KEDUDUKAN DAN FUNGSI HADIST MAKALAH
Diajukan Untuk Memenuhi Tugas Mata Kuliah Ulumul Hadist Dosen Pengasuh : Jamhir, S.Ag.M.Ag Oleh :
TEUKU NORI NANDA NIM : 121108930 Ummu Laiyinah NIM :121108939
JURUSAN SYARI`AH MUAMALAH WAL IQTISHAD FAKULTAS SYARI`AH INSTITUT AGAMA ISLAM NEGERI (IAIN) AR-RANIRY BANDA ACEH
201
A. Pendahuluan Secara bahasa, hadits dapat berarti baru, dekat dan khabar (cerita). Sedangkan dalam tradisi hukum Islam, hadits berarti segala perkataan, perbuatan dan keizinan Nabi Muhammad SAW (aqwal, af’al wa taqrir). Akan tetapi para ulama Ushul Fiqh, membatasi pengertian hadits hanya pada ”ucapan-ucapan Nabi Muhammad SAW yang berkaitan dengan hukum”, sedangkan bila mencakup, pula perbuatan dan taqrir yang berkaitan dengan hukum, maka ketiga hal ini mereka namai dengan ”Sunnah”. Beranjak dari pengertian-pengertian di atas, menarik dibicarakan tentang kedudukan Hadits dalam Islam. Seperti yang kita ketahui, bahwa Al-Qur’an merupakan sumber hukum primer/utama dalam Islam. Akan tetapi dalam realitasnya, ada beberapa hal atau perkara yang sedikit sekali Al-Qur’an membicarakanya, atau Al-Qur’an membicarakan secara global saja, atau bahkan tidak dibicarakan sama sekali dalam Al-Qur’an. Nah jalan keuar untuk memperjelas dan merinci keuniversalan Al-Qur’an tersebut, maka diperlukan Al-Hadits/As-Sunnah. Di sinilah peran dan kedudukan Hadits sebagai tabyin atau penjelas dari Al-Qur’an atau bahkan menjadi sumber hukum sekunder/kedua_setelah Al-Qur’an. Mengenai islan agama yang di bawa oleh Nabi Ibrahim dan agama manusia sebelumnya, dinyatakan dalam al-qur`an sebagai berikut :
Artinya : Dan Ibrahim telah mewasiatkan ucapan itu kepada anak-anaknya, demikian pula Yakub. (Ibrahim berkata): "Hai anak-anakku! Sesungguhnya Allah telah memilih agama ini bagimu, maka janganlah kamu mati kecuali dalam memeluk agama Islam".(Qs al-baqarah ,ayat 132).

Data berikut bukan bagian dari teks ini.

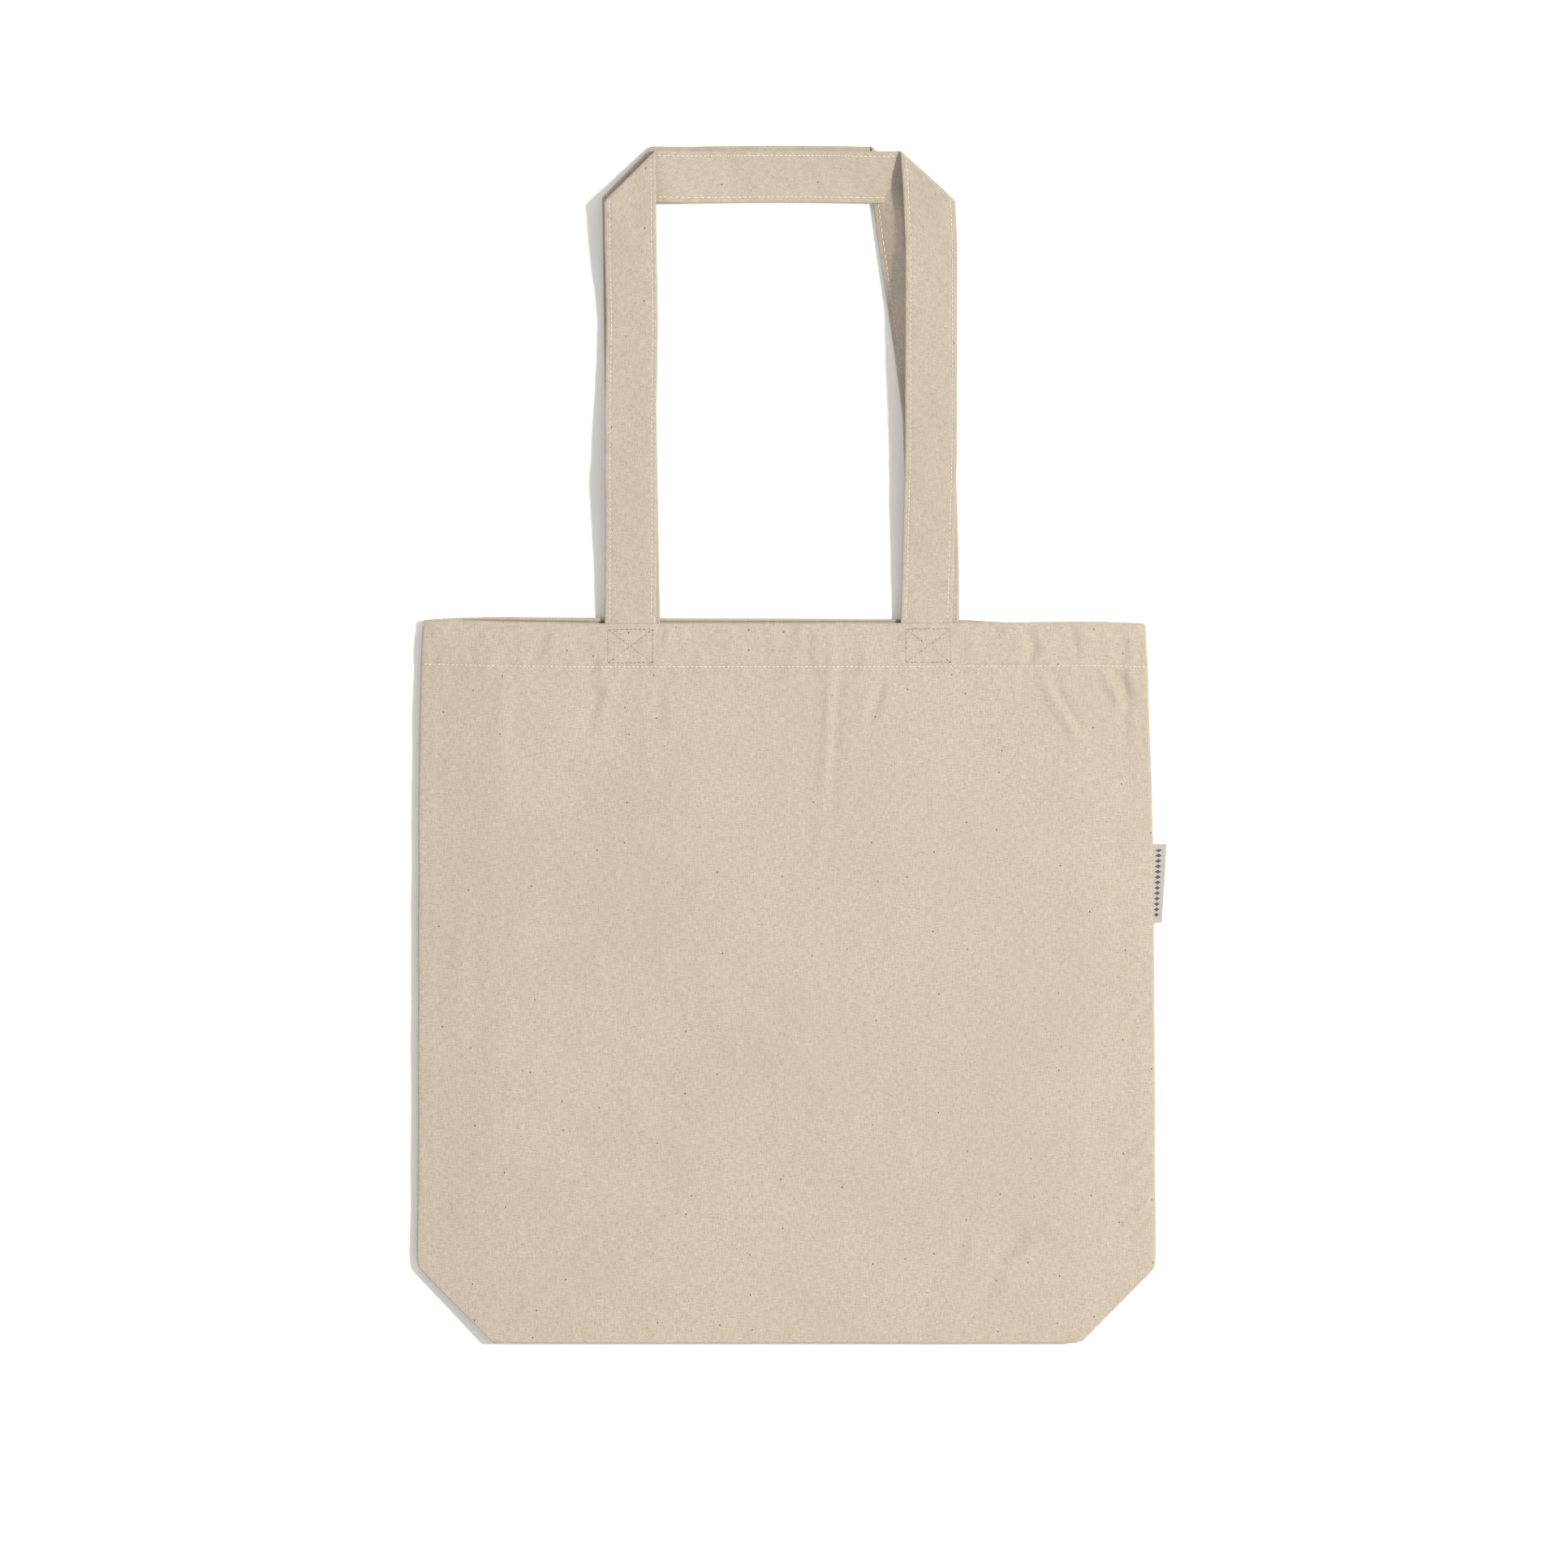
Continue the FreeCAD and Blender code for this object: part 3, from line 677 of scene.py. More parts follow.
def woven_material(name, base, light, dark, seed_colour, yarn, speck_gap, strength):
    """Plain woven undyed cotton: slubby yarns both ways, flecks of fibre, and specks of seed."""
    material, tree, shader = new_material(name)
    cloth = add(tree, "ShaderNodeUVMap", uv_map=UV_NAME)
    warp = noise(tree, scaled(tree, cloth, 1 / yarn, 1 / (yarn * 7)), 1.0, 2.5, 0.6)
    weft = noise(tree, scaled(tree, cloth, 1 / (yarn * 7), 1 / (yarn * 1.05)), 1.0, 2.5, 0.6)
    long_warp = noise(tree, scaled(tree, cloth, 1 / (yarn * 2.0), 1 / (yarn * 40)), 1.0, 1.5, 0.5)
    fleck = noise(tree, cloth, 1.25 / yarn, 2.0, 0.7)
    mottle = noise(tree, scaled(tree, cloth, 150, 60), 1.0, 3.0, 0.55)
    broad = noise(tree, cloth, 11.0, 2.0, 0.5)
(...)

Islam adalah agama Allah yang di wahyukan kepada rasul-rasulnya untuk di ajarkan kepada manusia. Ia dibawa secara berantai dari satu generasi ke generasi lain, selanjutnya dari satu angktan ke angkatan berikutnya. Itu adalah rahmat hidayah dan petunjuk bagi manusia. Meskipun demikian tidak berarti semua sama persis antara islam yang di bawa Nabi Muhammad SAW dengan islam yang di bawa Nabi sebelumya.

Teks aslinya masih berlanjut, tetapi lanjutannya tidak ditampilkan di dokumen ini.